| IN WITH THE NEW...: Some of the offerings and decor in the servery of UConn's newest student cafe, Towers Dining Hall. Towers is the latest of three modern marketplace-style cafes opened by the dining services department headed by Director Gerald Weller (inset, r.) and Associate Director Dennis Pierce (l). |
| HANDS ON: To-order and attractively merchandised food characterize campus dining at UConn today. |
| FEEDING THE MIND AND BODY: The Bookworms Cafe in the campus library has been a huge hit. Students can even take drinks into the library as long as they use special “spill-proof containers” according to a posted policy at the entrance (inset). |
The University of Connecticut used to have a very traditional campus foodservice. Meals were eaten in either large, traditional straight-line dining halls or in individual dorm dining rooms, each with its own production operation. Retail options were limited to the sparse offerings at the student union.

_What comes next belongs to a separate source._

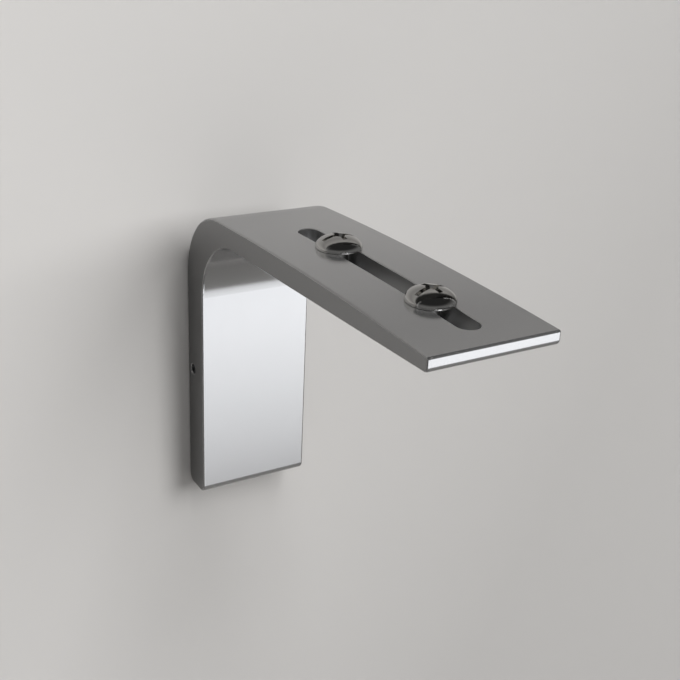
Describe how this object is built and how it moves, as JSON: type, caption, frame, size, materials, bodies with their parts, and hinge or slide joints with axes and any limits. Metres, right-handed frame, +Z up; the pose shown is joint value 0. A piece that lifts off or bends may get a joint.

Today, the school's main campus in Storrs boasts three modern marketplace-style cafes, a series of individually branded retail coffee shops, and a variety of other foodservice outlets, some with extended hours. The model retains an emphasis on resident dining since Storrs is a small town with few off-campus alternatives for students. As a result, 9,000 of the 11,000 residents are on some sort of meal plan.
The conversion will continue with a new student union, complete with UConn's first retail food court, scheduled to open in fall 2005.
The foodservice upgrade has been undertaken in conjunction with a dramatic transformation within the university itself: a 20-year, $2.3 billion commitment from the state legislature toward a campus-wide modernization effort intended to convert what had not too long ago been a middling alternative for in-state students with few other higher education options into one of the country's best public universities, as determined by the highly influential US New & World Report College Rankings.
“It's been a very exciting time, a time of great change but we were determined to provide a modern foodservice that reflects the university's growth and expansion,” says veteran dining services director Gerald Weller.
A Move to Marketplaces
The core of board dining at UConn these days is the three marketplace-style dining halls the school built from scratch at a combined cost of almost $30 million over the past six years. Although six other older dining halls remain open across the sprawling campus, the three new venues now carry the bulk of the resident dining load.
Each is somewhat different, reflecting lessons learned from previous constructions.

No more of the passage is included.